However, it did trigger this error. I have a feeling a threshold or somesorts is not compatible with the latest DRAM. Should be an easy fix in an upstream step.

/opt/nesi/CS400_centos7_bdw/DRAM/1.3.5-Miniconda3/lib/python3.10/site-packages/mag_annotator/annotate_bins.py:603: UserWarning: No rRNAs were detected, no rrnas.tsv file will be created.
  warnings.warn('No rRNAs were detected, no rrnas.tsv file will be created.')
Traceback (most recent call last):
  File "/opt/nesi/CS400_centos7_bdw/DRAM/1.3.5-Miniconda3/lib/python3.10/site-packages/pandas/core/indexes/base.py", line 3621, in get_loc
    return self._engine.get_loc(casted_key)
  File "pandas/_libs/index.pyx", line 136, in pandas._libs.index.IndexEngine.get_loc
  File "pandas/_libs/index.pyx", line 163, in pandas._libs.index.IndexEngine.get_loc
  File "pandas/_libs/hashtable_class_helper.pxi", line 5198, in pandas._libs.hashtable.PyObjectHashTable.get_item
  File "pandas/_libs/hashtable_class_helper.pxi", line 5206, in pandas._libs.hashtable.PyObjectHashTable.get_item
KeyError: 'classification'

The above exception was the direct cause of the following exception:

Traceback (most recent call last):
  File "/opt/nesi/CS400_centos7_bdw/DRAM/1.3.5-Miniconda3/bin/DRAM.py", line 189, in <module>
    args.func(**args_dict)
  File "/opt/nesi/CS400_centos7_bdw/DRAM/1.3.5-Miniconda3/lib/python3.10/site-packages/mag_annotator/annotate_bins.py", line 1040, in annotate_bins_cmd
    annotate_bins(list(set(fasta_locs)), output_dir, min_contig_size, prodigal_mode, trans_table, bit_score_threshold,
  File "/opt/nesi/CS400_centos7_bdw/DRAM/1.3.5-Miniconda3/lib/python3.10/site-packages/mag_annotator/annotate_bins.py", line 1092, in annotate_bins
    taxonomy.append(gtdb_taxonomy.loc[i, 'classification'])
  File "/opt/nesi/CS400_centos7_bdw/DRAM/1.3.5-Miniconda3/lib/python3.10/site-packages/pandas/core/indexing.py", line 960, in __getitem__
    return self.obj._get_value(*key, takeable=self._takeable)
  File "/opt/nesi/CS400_centos7_bdw/DRAM/1.3.5-Miniconda3/lib/python3.10/site-packages/pandas/core/frame.py", line 3615, in _get_value
    series = self._get_item_cache(col)
  File "/opt/nesi/CS400_centos7_bdw/DRAM/1.3.5-Miniconda3/lib/python3.10/site-packages/pandas/core/frame.py", line 3931, in _get_item_cache
    loc = self.columns.get_loc(item)
  File "/opt/nesi/CS400_centos7_bdw/DRAM/1.3.5-Miniconda3/lib/python3.10/site-packages/pandas/core/indexes/base.py", line 3623, in get_loc
    raise KeyError(key) from err
KeyError: 'classification'
mlhoggard commented 1 year ago

Thanks @DininduSenanayake !

I'll give it a test run with another data set as well, but I don't think that rRNA error is anything to worry about. rRNA often doesn't assemble that well from short reads anyway, so it's not uncommon for DRAM not to detect any.
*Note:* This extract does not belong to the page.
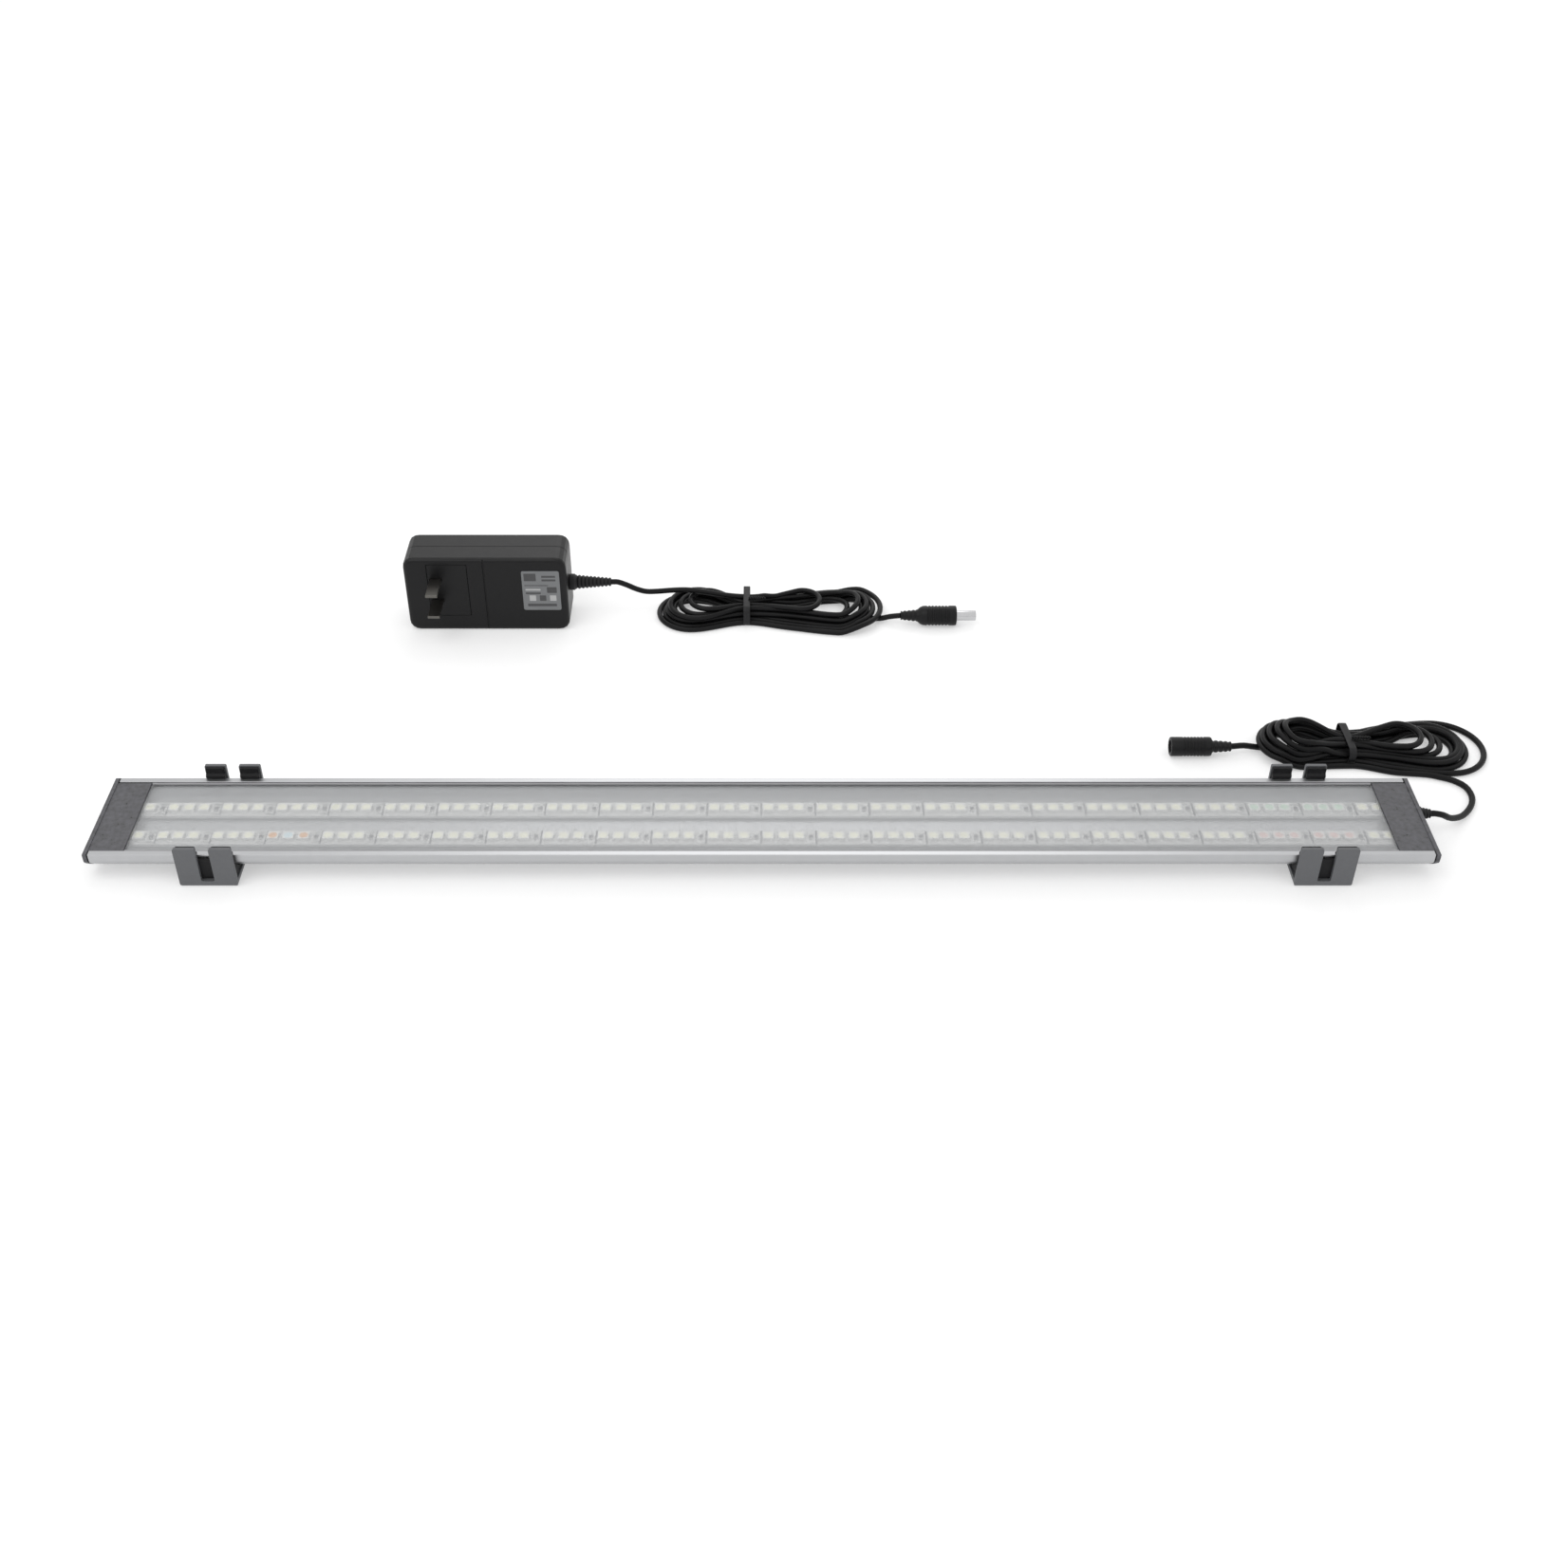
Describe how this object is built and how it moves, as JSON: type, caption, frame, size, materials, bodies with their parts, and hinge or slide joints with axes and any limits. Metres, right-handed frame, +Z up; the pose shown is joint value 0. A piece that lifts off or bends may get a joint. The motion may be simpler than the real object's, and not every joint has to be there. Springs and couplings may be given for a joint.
{
  "type": "led aquarium light",
  "caption": "Slim aluminium LED strip light with a clear lens, sliding saddle clips that straddle a tank's rim, a folded lead and a plug-in power adapter.",
  "frame": {"origin": "centre of the light's footprint, on the surface that its clips rest on, with the LEDs facing up", "axes": "+X along the light towards the end that its lead leaves, +Y across it towards the side that the adapter lies on, +Z up, the way the LEDs face"},
  "size_m": [0.6604, 0.247, 0.044],
  "materials": {
    "aluminium": "satin anodised",
    "clear_lens": "clear acrylic",
    "led_board": "white solder mask with pale yellow LED faces",
    "thermal_tape": "matt",
    "red_wire": "smooth",
    "cord_jacket": "smooth matt",
    "cord_boot": "matt",
    "end_cap": "fine texture",
    "clip_body": "fine texture",
    "black_rubber": "matt",
    "connector_shell": "fine texture",
    "adapter_case": "fine texture",
    "adapter_label": "printed grey, no text",
    "contact_steel": "nickel plated",
    "contact_brass": "nickel-washed brass",
    "circuit_board": "green solder mask",
    "ferrite": "matt",
    "capacitor_can": "sleeved"
  },
  "bodies": {
    "light": {"housing_extrusion": "aluminium", "lens_cover": "clear_lens", "led_board_front": "led_board", "led_board_rear": "led_board", "thermal_tape_front": "thermal_tape", "thermal_tape_rear": "thermal_tape", "board_jumper_positive": "red_wire", "board_jumper_negative": "cord_jacket", "lead_core_positive": "red_wire", "lead_core_negative": "cord_jacket", "end_cap_left": "end_cap", "end_cap_right": "end_cap", "end_gasket_left": "black_rubber", "end_gasket_right": "black_rubber", "end_screw_left_front": "contact_steel", "end_screw_left_rear": "contact_steel", "end_screw_right_front": "contact_steel", "end_screw_right_rear": "contact_steel", "lead_strain_relief": "cord_boot", "lead_cord": "cord_jacket", "lead_cord_end": "cord_jacket", "lead_hank": "cord_jacket", "lead_tie": "black_rubber", "socket_shell": "connector_shell", "socket_contact_sleeve": "contact_steel", "socket_center_pin": "contact_brass", "adapter_case_front": "adapter_case", "adapter_case_back": "adapter_case", "adapter_plug_insert": "adapter_case", "adapter_blade_upper": "contact_brass", "adapter_blade_lower": "contact_brass", "adapter_label": "adapter_label", "adapter_circuit_board": "circuit_board", "adapter_transformer": "ferrite", "adapter_capacitor_input": "capacitor_can", "adapter_capacitor_output": "capacitor_can", "adapter_strain_relief": "cord_boot", "adapter_cord": "cord_jacket", "adapter_cord_end": "cord_jacket", "adapter_hank": "cord_jacket", "adapter_tie": "black_rubber", "plug_handle": "connector_shell", "plug_barrel": "contact_steel", "plug_insulator": "connector_shell"},
    "left_clip": {"clip_left": "clip_body", "clip_liner_left": "black_rubber"},
    "right_clip": {"clip_right": "clip_body", "clip_liner_right": "black_rubber"}
  },
  "joints": [
    {"name": "left_clip_slide", "type": "slide", "parent": "light", "child": "left_clip", "axis": [1, 0, 0], "range_m": [-0.04, 0.233]},
    {"name": "right_clip_slide", "type": "slide", "parent": "light", "child": "right_clip", "axis": [1, 0, 0], "range_m": [-0.237, 0.038]}
  ]
}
As long as the rest of the annotation process looks like it worked as normal, then I suspect that's all that warning/KeyError is about.

DininduSenanayake commented 1 year ago

DRAM/1.3.5-Miniconda3 is definitely working. (Confirmed by Otago microbio group as well). Therefore, I will mark this as solved for the moment. We can re-open it for any related issues.